DocLLM: The Machines Are Reading Your Receipts!
What does it mean for the future of Document Understanding?
So essentially,
DocLLMs support rich documents like forms, invoices, receipts and contracts!
Paper: DocLLM: A layout-aware generative language model for multimodal document understanding (16 pages)
Researchers from JPMorgan AI Research are interested in processing documents properly. To process documents we currently rely on expensive image encoders or only accept text-only inputs, which makes them unsuitable for processing complex docs with visual elements.
Hmm..What’s the background?
Most documents have complex layouts and irregular formatting which poses challenges for current language models.
Traditional LLMs struggle to capture the relationships between text semantics and spatial structures in visually rich documents
Ok, So what is proposed in the research paper?
DocLLM leverages bounding box information to incorporate spatial layout structure without the need for image encoders.
A disentangled attention mechanism captures cross-alignment between text and spatial modalities.
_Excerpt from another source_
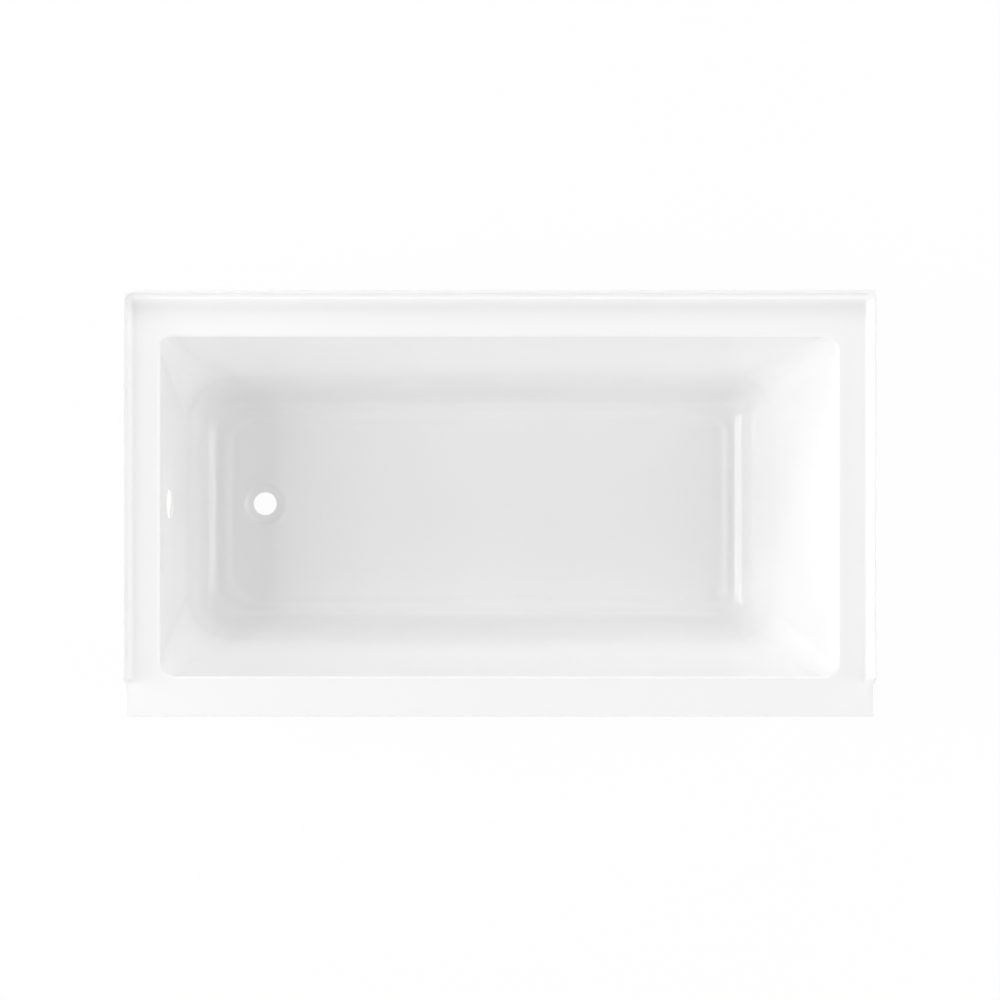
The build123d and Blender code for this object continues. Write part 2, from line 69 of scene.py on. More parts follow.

A pre-training objective focused on infilling text blocks addresses irregular layouts and heterogeneous content and additional instruction-tuning on a comprehensive dataset fine-tunes the model for document intelligence tasks
As a result, DocLLM outperforms existing LLMs on 14 out of 16 datasets for visual question answering, natural language inference, key information extraction, and document classification tasks. DocLLM generalizes well to previously unseen datasets, demonstrating its robustness and adaptability.
And what’s next?
The researchers plan to infuse vision into DocLLM to improve its understanding of the visual elements of documents, such as images, tables, and charts. They also plan to investigate the use of more accurate OCR engines to obtain cohesive blocks of text from documents. This will help improve the model's performance on tasks such as visual question answering (VQA). The researchers intend to construct a VRDU instruction-tuning dataset with crowdsourced instructions and preferences to provide a more comprehensive and diverse dataset for fine-tuning the model on a variety of document intelligence tasks.
So essentially,
DocLLMs support rich documents like forms, invoices, receipts and contracts!